What needs to be done: Only the lines from the one with "obj.matrix_world = world" through the one with "RESIN_ROWS, RESIN_COLUMNS = 240, 12" are to be restated, word for word, with both of them included.

Supplied data:
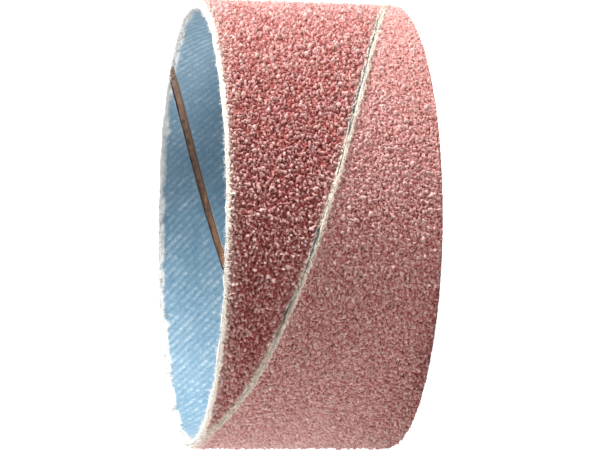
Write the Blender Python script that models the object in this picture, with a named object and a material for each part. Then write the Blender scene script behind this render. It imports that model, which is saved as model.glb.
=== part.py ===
"""Sanding sleeve of two plies of cloth, each rolled from a flat skewed blank.

The outer ply is abrasive cloth with its grain outwards, and the inner ply is the twill liner. Each blank
is a parallelogram whose slanted ends meet in a butt seam, so the seam climbs the sleeve as a left-hand
spiral. A bead of the resin that bonds the plies shows in the liner's open seam.
The sleeve stands on one cut rim, with its axis on Z and the middle of that rim at the origin. Angles run
round Z from the front, at -Y, towards +X. Lengths are in metres.
"""

import math

import bmesh
import bpy
import numpy as np
from mathutils import Matrix

SLEEVE = "sanding_sleeve"

OUTER_DIAMETER = 0.060
WIDTH = 0.027
FLATS_PER_TURN = 144

# The abrasive cloth is a cotton backing under a coat of grain, which breaks away beside each cut edge.
BACKING_THICKNESS = 0.00035
GRAIN_COAT = 0.00030
CHIPPED_MARGIN = 0.00020

LINER_THICKNESS = 0.00045
BOND_LINE = 0.00010

# A lead is the height that a seam would climb in one whole turn, and a gap is measured across its seam.
ABRASIVE_SEAM_LEAD = 0.0609
ABRASIVE_SEAM_ANGLE_AT_FOOT = 91.5
ABRASIVE_SEAM_GAP = 0.00020
LINER_SEAM_LEAD = 0.0575
LINER_SEAM_ANGLE_AT_FOOT = 300.4
LINER_SEAM_GAP = 0.00110

# The resin bead stands on the back of the abrasive cloth, between the liner's two edges.
BEAD_HEIGHT = 0.00040
BEAD_SIDE_CLEARANCE = 0.00010
BEAD_SEAT_CLEARANCE = 0.00005

ABRASIVE_THICKNESS = BACKING_THICKNESS + GRAIN_COAT
BACK_RADIUS = OUTER_DIAMETER / 2 - ABRASIVE_THICKNESS
BORE_RADIUS = BACK_RADIUS - BOND_LINE - LINER_THICKNESS


def finish(name, colour, roughness):
    """A Principled material of one linear colour, and of no metal."""
    material = bpy.data.materials.new(name)
    material.use_nodes = True
    shader = material.node_tree.nodes["Principled BSDF"]
    shader.inputs["Base Color"].default_value = (*colour, 1.0)
    shader.inputs["Roughness"].default_value = roughness
    shader.inputs["Metallic"].default_value = 0.0
    material.diffuse_color = (*colour, 1.0)
    return material


def clear_scene():
    """Removes every object, so that the sleeve is all that the file holds."""
    for thing in list(bpy.data.objects):
        bpy.data.objects.remove(thing, do_unlink=True)


def skewed_blank(length, run, thickness):
    """A flat plate that stands on edge in front of the Z axis, with its outer face at -Y.

    Its foot runs from 0 to length along X, and each slanted end leans back by run over the sleeve's width.
    """
    blank = bmesh.new()
    plate = Matrix(
        (
            (length, 0.0, -run, (length - run) / 2),
            (0.0, thickness, 0.0, -thickness / 2),
            (0.0, 0.0, WIDTH, WIDTH / 2),
            (0.0, 0.0, 0.0, 1.0),
        )
    )
    bmesh.ops.create_cube(blank, size=1.0, matrix=plate)
    return blank


def add_coat(blank, depth, margin):
    """Raises the outer face by the coat's depth, in a slope as wide as the margin on all four edges."""
    outer_face = min(blank.faces, key=lambda face: face.calc_center_median().y)
    bmesh.ops.inset_region(
        blank, faces=[outer_face], thickness=margin, depth=depth, use_even_offset=True
    )


def score(blank, pitch, first_x):
    """Cuts the flat blank along every generator, where the roll has a corner between two flats."""
    lowest = min(vertex.co.x for vertex in blank.verts)
    highest = max(vertex.co.x for vertex in blank.verts)
    count_below = math.ceil((lowest - first_x) / pitch)
    count_above = math.floor((highest - first_x) / pitch)
    for step in range(count_below, count_above + 1):
        bmesh.ops.bisect_plane(
            blank,
            geom=[*blank.verts, *blank.edges, *blank.faces],
            dist=1e-7,
            plane_co=(first_x + step * pitch, 0.0, 0.0),
            plane_no=(1.0, 0.0, 0.0),
        )


def roll_up(mesh, back_radius, mid_radius, start_angle):
    """Wraps the flat blank round Z: X becomes an arc at the middle of the cloth, and -Y a radius."""
    flat = np.empty(len(mesh.vertices) * 3)
    mesh.vertices.foreach_get("co", flat)
    along, inward, height = flat.reshape(-1, 3).T
    angle = start_angle + along / mid_radius
    radius = back_radius - inward
    rolled = np.column_stack((radius * np.sin(angle), -radius * np.cos(angle), height))
    mesh.vertices.foreach_set("co", rolled.ravel())
    mesh.update()


def add_ply(collection, name, material, back_radius, base, seam, span=None, coat=None):
    """Adds one ply, whose back lies at back_radius.

    base is the thickness of its cloth, and coat the depth and chipped margin of what covers the cloth.
    seam is the lead, the angle at the foot of the seam's middle, and the gap. The ply goes all the way
    round from one side of its gap to the other, or, where span is given, it fills that width of the gap.
    """
    lead, foot_degrees, gap = seam
    depth, margin = coat or (0.0, 0.0)
    mid_radius = back_radius + (base + depth) / 2
    turn = 2 * math.pi * mid_radius
    along_rim = math.hypot(lead, turn) / lead
    foot_angle = math.radians(foot_degrees)
    if span is None:
        length = turn - gap * along_rim
        start_angle = foot_angle + gap * along_rim / 2 / mid_radius
    else:
        length = span * along_rim
        start_angle = foot_angle - length / 2 / mid_radius

    blank = skewed_blank(length, turn * WIDTH / lead, base)
    if coat:
        add_coat(blank, depth, margin)
    pitch = turn / FLATS_PER_TURN
    score(blank, pitch, -(start_angle * mid_radius) % pitch)

    mesh = bpy.data.meshes.new(name)
    blank.to_mesh(mesh)
    blank.free()
    roll_up(mesh, back_radius, mid_radius, start_angle)
    mesh.shade_smooth()
    mesh.set_sharp_from_angle(angle=math.radians(30))
    mesh.materials.append(material)
    collection.objects.link(bpy.data.objects.new(name, mesh))


def abrasive_cloth(collection):
    """The outer ply: pink-red aluminium oxide grain on cotton, chipped to the cloth at its cut edges."""
    add_ply(
        collection,
        "abrasive_cloth",
        finish("aluminium oxide grain", (0.45, 0.20, 0.19), 0.75),
        back_radius=BACK_RADIUS,
        base=BACKING_THICKNESS,
        seam=(ABRASIVE_SEAM_LEAD, ABRASIVE_SEAM_ANGLE_AT_FOOT, ABRASIVE_SEAM_GAP),
        coat=(GRAIN_COAT, CHIPPED_MARGIN),
    )


def liner_cloth(collection):
    """The inner ply: blue cotton twill, cut flush with the abrasive cloth at both rims."""
    add_ply(
        collection,
        "liner_cloth",
        finish("blue cotton twill", (0.25, 0.39, 0.48), 0.9),
        back_radius=BORE_RADIUS,
        base=LINER_THICKNESS,
        seam=(LINER_SEAM_LEAD, LINER_SEAM_ANGLE_AT_FOOT, LINER_SEAM_GAP),
    )


def seam_resin(collection):
    """The bead of brown bonding resin that fills the bottom of the liner's open seam."""
    add_ply(
        collection,
        "seam_resin",
        finish("cured brown resin", (0.21, 0.13, 0.09), 0.45),
        back_radius=BACK_RADIUS - BEAD_SEAT_CLEARANCE - BEAD_HEIGHT,
        base=BEAD_HEIGHT,
        seam=(LINER_SEAM_LEAD, LINER_SEAM_ANGLE_AT_FOOT, LINER_SEAM_GAP),
        span=LINER_SEAM_GAP - 2 * BEAD_SIDE_CLEARANCE,
    )


def main():
    clear_scene()
    collection = bpy.data.collections.new(SLEEVE)
    bpy.context.scene.collection.children.link(collection)
    abrasive_cloth(collection)
    liner_cloth(collection)
    seam_resin(collection)


main()
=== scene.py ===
"""Sanding sleeve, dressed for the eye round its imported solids.

The abrasive cloth, its twill liner, the bead of resin in the liner's seam and the frayed thread ends are
surfaces worked out on lattices of angle and height. Each takes the place of its CAD node, in metres and in
the same frame: axis on Z, foot at Z = 0, and angles round Z from -Y towards +X.
"""

import math

import bpy
import numpy as np
from bpy.props import FloatProperty, FloatVectorProperty, PointerProperty
from mathutils import Matrix, Vector


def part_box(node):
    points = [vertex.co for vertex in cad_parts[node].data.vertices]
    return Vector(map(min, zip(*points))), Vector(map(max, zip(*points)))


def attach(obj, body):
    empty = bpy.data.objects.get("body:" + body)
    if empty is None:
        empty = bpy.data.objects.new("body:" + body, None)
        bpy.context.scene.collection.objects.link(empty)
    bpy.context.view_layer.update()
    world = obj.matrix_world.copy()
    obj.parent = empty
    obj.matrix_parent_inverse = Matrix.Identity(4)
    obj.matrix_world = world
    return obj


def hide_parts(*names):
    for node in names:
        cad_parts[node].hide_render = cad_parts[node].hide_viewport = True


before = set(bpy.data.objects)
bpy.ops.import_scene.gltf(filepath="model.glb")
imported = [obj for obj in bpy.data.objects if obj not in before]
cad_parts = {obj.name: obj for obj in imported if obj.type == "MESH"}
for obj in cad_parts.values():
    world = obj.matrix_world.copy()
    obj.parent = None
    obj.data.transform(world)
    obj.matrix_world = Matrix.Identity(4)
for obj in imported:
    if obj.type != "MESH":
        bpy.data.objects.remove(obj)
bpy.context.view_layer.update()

bl_info = {
    "name": "Sanding Sleeve",
    "version": (1, 0, 0),
    "blender": (4, 5, 0),
    "location": "3D View > Sidebar > Sleeve",
    "description": "Makes the grain, twill, resin and frayed edges of a spiral-wound sanding sleeve",
    "category": "Object",
}

BODY = "root"
OUTER_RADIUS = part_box("abrasive_cloth")[1].x
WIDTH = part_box("abrasive_cloth")[1].z
MM = 0.001

# A lattice's rows are level rings, and each row starts where the seam crosses it. step is how many columns
# a row starts behind the row under it. coarse is how many cells of the seen face share one on its back.
GRAIN_LATTICE = {"rows": 200, "columns": 1350, "step": 3, "coarse": 10}
LINER_LATTICE = {"rows": 90, "columns": 980, "step": 7, "coarse": 10}
RESIN_ROWS, RESIN_COLUMNS = 240, 12

# The abrasive cloth is drawn in lengths, which keeps each piece's mesh small enough
GRAIN_PIECES = ("abrasive_cloth_a", "abrasive_cloth_b", "abrasive_cloth_c")
HEAD_THREADS, FOOT_THREADS, SEAM_THREADS = 7600, 1500, 1900

GRAIN_SEED, LINER_SEED, FRAY_SEED, RESIN_SEED, SWAY_SEED = 11, 23, 37, 41, 5

# The camera's focal length is in pixels of a picture this wide
PICTURE_WIDTH = 600


def linear(hex_colour):
    """The linear colour of an sRGB hex value."""
    parts = (int(hex_colour[k : k + 2], 16) / 255 for k in (0, 2, 4))
    return tuple(c / 12.92 if c <= 0.04045 else ((c + 0.055) / 1.055) ** 2.4 for c in parts)


def length(name, description, default):
    """A length in metres that a user may change."""
    return FloatProperty(
        name=name, description=description, default=default, unit="LENGTH", precision=6
    )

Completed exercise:
    obj.matrix_world = world
    return obj


def hide_parts(*names):
    for node in names:
        cad_parts[node].hide_render = cad_parts[node].hide_viewport = True


before = set(bpy.data.objects)
bpy.ops.import_scene.gltf(filepath="model.glb")
imported = [obj for obj in bpy.data.objects if obj not in before]
cad_parts = {obj.name: obj for obj in imported if obj.type == "MESH"}
for obj in cad_parts.values():
    world = obj.matrix_world.copy()
    obj.parent = None
    obj.data.transform(world)
    obj.matrix_world = Matrix.Identity(4)
for obj in imported:
    if obj.type != "MESH":
        bpy.data.objects.remove(obj)
bpy.context.view_layer.update()

bl_info = {
    "name": "Sanding Sleeve",
    "version": (1, 0, 0),
    "blender": (4, 5, 0),
    "location": "3D View > Sidebar > Sleeve",
    "description": "Makes the grain, twill, resin and frayed edges of a spiral-wound sanding sleeve",
    "category": "Object",
}

BODY = "root"
OUTER_RADIUS = part_box("abrasive_cloth")[1].x
WIDTH = part_box("abrasive_cloth")[1].z
MM = 0.001

# A lattice's rows are level rings, and each row starts where the seam crosses it. step is how many columns
# a row starts behind the row under it. coarse is how many cells of the seen face share one on its back.
GRAIN_LATTICE = {"rows": 200, "columns": 1350, "step": 3, "coarse": 10}
LINER_LATTICE = {"rows": 90, "columns": 980, "step": 7, "coarse": 10}
RESIN_ROWS, RESIN_COLUMNS = 240, 12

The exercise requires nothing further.